Confident of an overthrow

Interestingly, Ledwaba spoke at length about how she attempted to tell Jordaan that she had been asked to stand for the presidency. “I informed him when I was approached. I called him and he responded to my WhatsApp message and said we would have a meeting. I even wrote him a letter informing him that I would be consulting with the country’s political leadership [the ANC, DA and EFF]. After that I called him to ask for a meeting because I wanted to hear his views.”

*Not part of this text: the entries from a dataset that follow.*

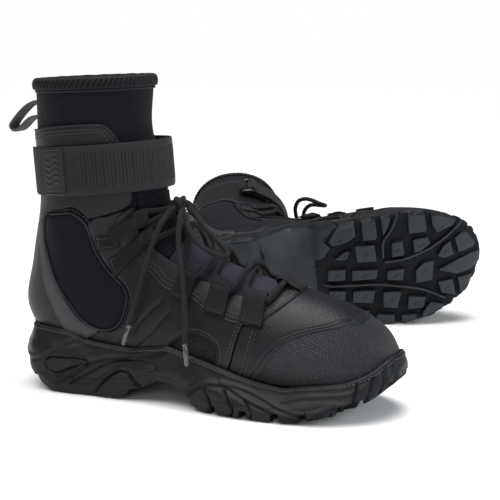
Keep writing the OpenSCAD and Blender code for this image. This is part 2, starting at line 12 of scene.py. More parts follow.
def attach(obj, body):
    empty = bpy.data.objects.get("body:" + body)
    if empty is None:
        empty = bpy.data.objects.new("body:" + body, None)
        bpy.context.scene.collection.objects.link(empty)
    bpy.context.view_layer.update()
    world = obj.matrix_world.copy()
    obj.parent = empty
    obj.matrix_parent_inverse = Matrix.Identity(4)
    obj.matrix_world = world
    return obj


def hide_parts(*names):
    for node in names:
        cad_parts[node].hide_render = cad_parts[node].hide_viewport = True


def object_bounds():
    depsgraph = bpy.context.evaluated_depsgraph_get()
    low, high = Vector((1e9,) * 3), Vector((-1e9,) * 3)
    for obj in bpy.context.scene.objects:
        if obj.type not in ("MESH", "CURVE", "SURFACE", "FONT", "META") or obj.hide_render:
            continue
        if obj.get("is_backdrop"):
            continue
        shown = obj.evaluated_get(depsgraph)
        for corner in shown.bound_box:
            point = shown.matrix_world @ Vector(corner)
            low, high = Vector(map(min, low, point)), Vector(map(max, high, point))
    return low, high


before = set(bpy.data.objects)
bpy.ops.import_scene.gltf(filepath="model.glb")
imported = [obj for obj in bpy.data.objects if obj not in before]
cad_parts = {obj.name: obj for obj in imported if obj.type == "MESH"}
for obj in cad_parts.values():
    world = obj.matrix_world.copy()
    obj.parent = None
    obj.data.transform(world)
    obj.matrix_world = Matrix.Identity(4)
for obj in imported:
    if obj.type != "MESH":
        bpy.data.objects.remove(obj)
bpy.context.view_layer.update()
scene = bpy.context.scene
MM = 0.001

# ---------------------------------------------------------------- camera
AZIMUTH, PITCH = math.radians(21), math.radians(10)
look = Vector((-math.sin(AZIMUTH) * math.cos(PITCH), math.cos(AZIMUTH) * math.cos(PITCH), -math.sin(PITCH)))
camera_data = bpy.data.cameras.new("camera")
camera_data.lens, camera_data.sensor_width = 94.3, 36
camera = bpy.data.objects.new("camera", camera_data)
scene.collection.objects.link(camera)
camera.location = (0.505, -0.9221, 0.292)
camera.rotation_euler = look.to_track_quat("-Z", "Y").to_euler()
scene.camera = camera

# ---------------------------------------------------------------- curves
CHUNK = 4000


def unit(a):
    return a / np.maximum(np.linalg.norm(a, axis=-1, keepdims=True), 1e-12)


def run_of(line):
    """Distance along a line, from its first point to each point."""
    return np.concatenate([[0], np.cumsum(np.linalg.norm(np.diff(line, axis=0), axis=1))])


def left_of(line, closed=False):
    """Direction to the left of a flat line, at each point."""
    t = unit(np.roll(line, -1, 0) - np.roll(line, 1, 0) if closed else np.gradient(line, axis=0))
    return np.stack([-t[:, 1], t[:, 0]], 1)


def turning(loop):
    """1 for a flat loop that runs anticlockwise, -1 for the other way."""
    x, y = loop.T
    return 1 if (x * np.roll(y, -1) - np.roll(x, -1) * y).sum() > 0 else -1


def spline(a, b, c, d, t):
    """Point at share t between b and c of the smooth line a, b, c, d."""
    square, cube = 2 * a - 5 * b + 4 * c - d, 3 * b - a - 3 * c + d
    return 0.5 * (2 * b + (c - a) * t + square * t * t + cube * t**3)


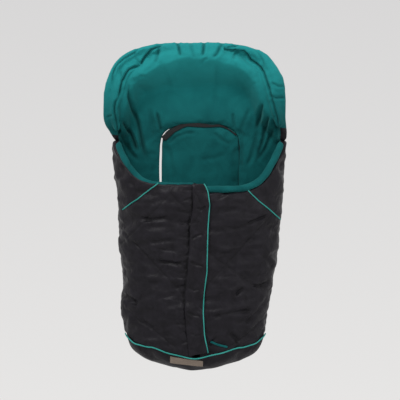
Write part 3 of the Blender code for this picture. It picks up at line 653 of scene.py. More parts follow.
# The elasticated hem: a roll of lining round the rim, gathered by the elastic.
def rollLine():
    u = np.linspace(0.045, 0.975, hoodRoll["count"])
    radius = np.interp(np.linspace(0, 1, hoodRoll["count"]), *zip(*hoodRoll["radii"]))
    point, normal, across, along = surfaceFrame(hoodSurface, u, np.ones_like(u))
    middle = point - normal * (0.0075 + np.maximum(0, radius - 0.0105))[:, None]
    return middle, radius, normal, across


# Two more folds of the lining lie between that roll and the pillow, one on each side.
innerFolds = {
    # Spots in the front view and the radius there, in metres.
    "left": [(161, 47, 0.006), (153, 50, 0.011), (145, 54.5, 0.014), (136, 61, 0.0145), (128, 69, 0.0135),
             (121.5, 78, 0.0125), (117.5, 89, 0.012), (115.5, 100, 0.0115), (114.5, 110, 0.0105), (115, 120, 0.009),
             (117.5, 130, 0.0065)],
    "right": [(226, 47, 0.003), (236, 49, 0.007), (246, 53.5, 0.010), (254, 59.5, 0.0115), (261.5, 67.5, 0.012),
              (267, 78, 0.0125), (271, 90, 0.013), (274.5, 103, 0.013), (277.5, 115, 0.0115), (280, 126, 0.008)],
    "depth": -0.072,
}


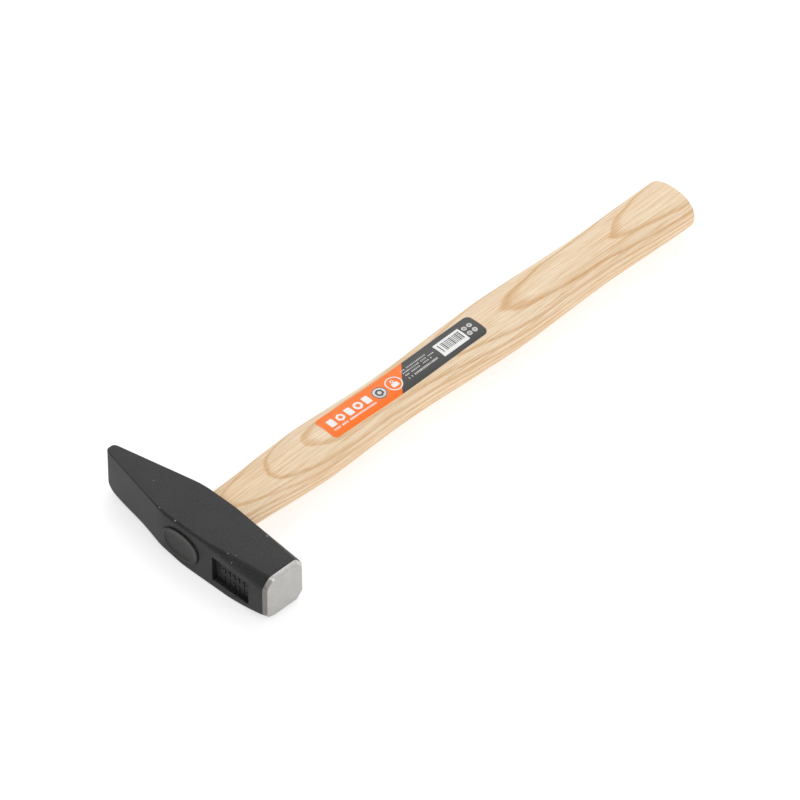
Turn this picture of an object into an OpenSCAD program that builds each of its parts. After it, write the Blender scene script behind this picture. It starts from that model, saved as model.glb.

Ledwaba said Jordaan snapped at her in front of the other NEC members at a meeting to appoint Bafana coach Hugo Broos. “This breaks my heart. I asked him when we were going to have the meeting I’d asked for and he lost it and shouted at me, ‘I am not going to meet with you. You are not a candidate.’ He was banging the table.” She insinuated that this marked the beginning of the drama that preceded her being vetted as a presidential candidate. 

Between her suspension fears and pending court case to stall the elections, time will tell if Ledwaba gets to the polls on 25 June. Yet she is in no doubt that should the elections proceed, she will dethrone her one-time ally who has now become a bitter adversary. “I have overwhelming support. That’s why there’s a lot of panic [in the opposition camp],” she said during the press conference.

Later, I asked how she could be so certain of this support, given that Safa had prohibited her from campaigning until she was officially announced as a candidate. “The circular barred us from public pronouncements like press conferences. But I could call and speak to the members, and they are in support of us. They also want change.”

Many support Ledwaba becoming the first woman to preside over Safa and the change she promises to bring about, including football legends Mark Fish, Malombo Lechaba and Brian Baloyi, who were at the press conference. Over the years though, the reality has been that Jordaan’s opponents in Safa elections either end up being thoroughly thrashed – remember Mandla Mazibuko – or don’t make it to the polls, like Ace Ncobo. But it could well be a peculiar case of third time’s the charm with Ledwaba.